**PROBLEM STATEMENT**
The lines below are to be quoted exactly, from the first through the one that contains "its output node.".
= = =
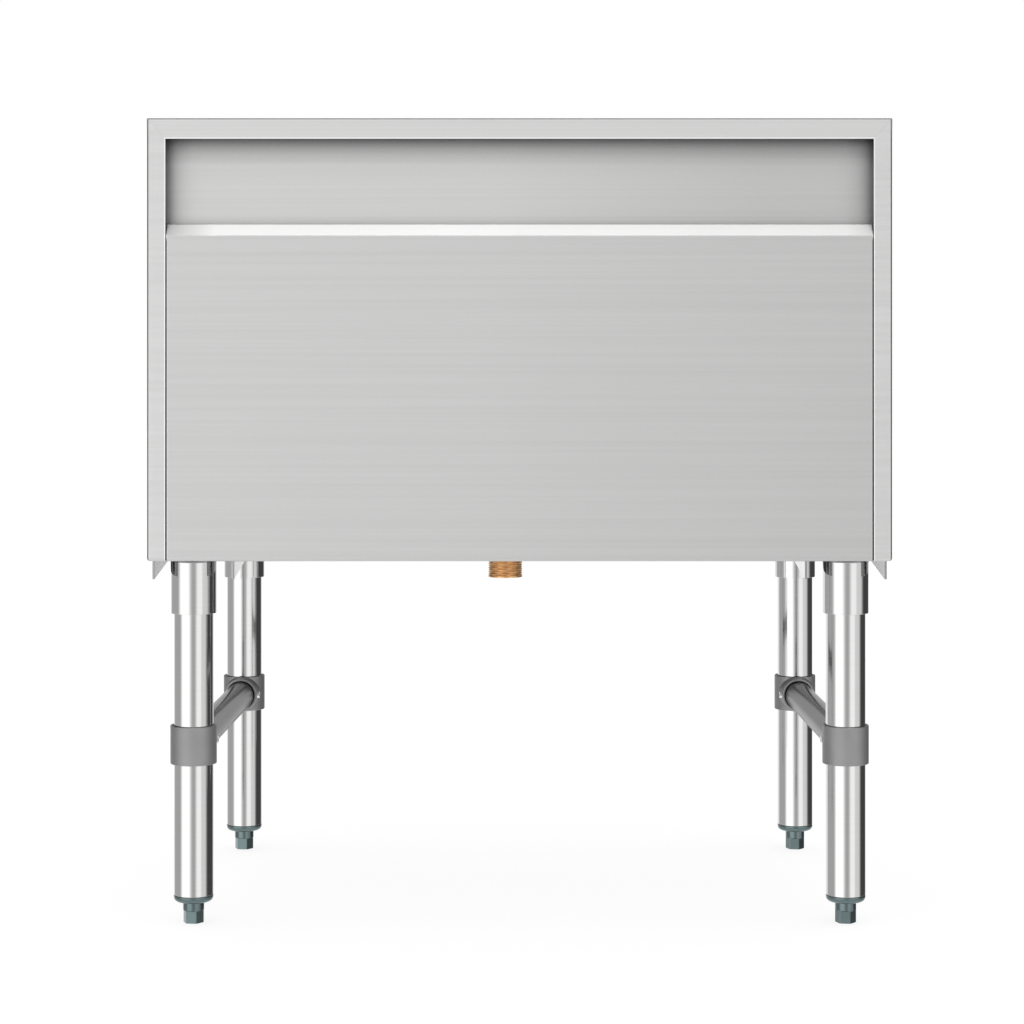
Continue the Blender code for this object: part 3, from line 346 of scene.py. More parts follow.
def tinted(tree, mask, colour, dark, light):
    """Colour that a mask darkens and lightens."""
    darkened = (*(channel * dark for channel in colour), 1)
    lightened = (*(min(channel * light, 1) for channel in colour), 1)
    return node_in(tree, "ShaderNodeMix", {0: mask, 6: darkened, 7: lightened}, data_type="RGBA").outputs[2]


def bumped(tree, height, strength, distance):
    """Normal that a height moves."""
    inputs = {"Height": height, "Strength": strength, "Distance": distance}
    return node_in(tree, "ShaderNodeBump", inputs).outputs["Normal"]


def new_group(name, inputs, outputs):
    """Empty node group: its tree, the sockets that it is given, and its output node.

    The inputs are names with their first values, a vector's being a tuple, and the outputs are names.
    """
    tree = bpy.data.node_groups.new(name, "ShaderNodeTree")
    for label, value in inputs.items():
        kind = "NodeSocketVector" if isinstance(value, tuple) else "NodeSocketFloat"
        tree.interface.new_socket(label, in_out="INPUT", socket_type=kind).default_value = value
    for label in outputs:
        tree.interface.new_socket(label, in_out="OUTPUT", socket_type="NodeSocketFloat")
    return tree, tree.nodes.new("NodeGroupInput").outputs, tree.nodes.new("NodeGroupOutput")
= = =
**FINAL ANSWER**
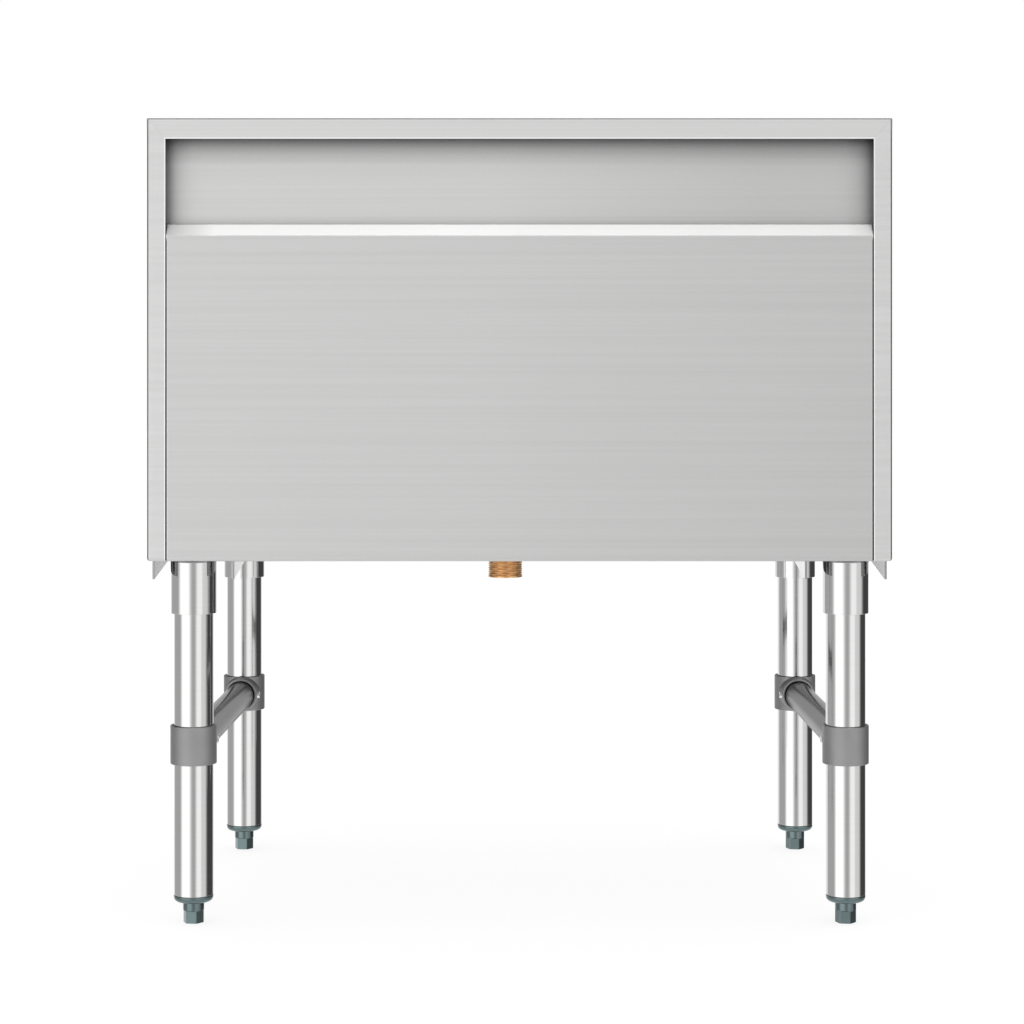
Continue the Blender code for this object: part 3, from line 346 of scene.py. More parts follow.
def tinted(tree, mask, colour, dark, light):
    """Colour that a mask darkens and lightens."""
    darkened = (*(channel * dark for channel in colour), 1)
    lightened = (*(min(channel * light, 1) for channel in colour), 1)
    return node_in(tree, "ShaderNodeMix", {0: mask, 6: darkened, 7: lightened}, data_type="RGBA").outputs[2]


def bumped(tree, height, strength, distance):
    """Normal that a height moves."""
    inputs = {"Height": height, "Strength": strength, "Distance": distance}
    return node_in(tree, "ShaderNodeBump", inputs).outputs["Normal"]


def new_group(name, inputs, outputs):
    """Empty node group: its tree, the sockets that it is given, and its output node.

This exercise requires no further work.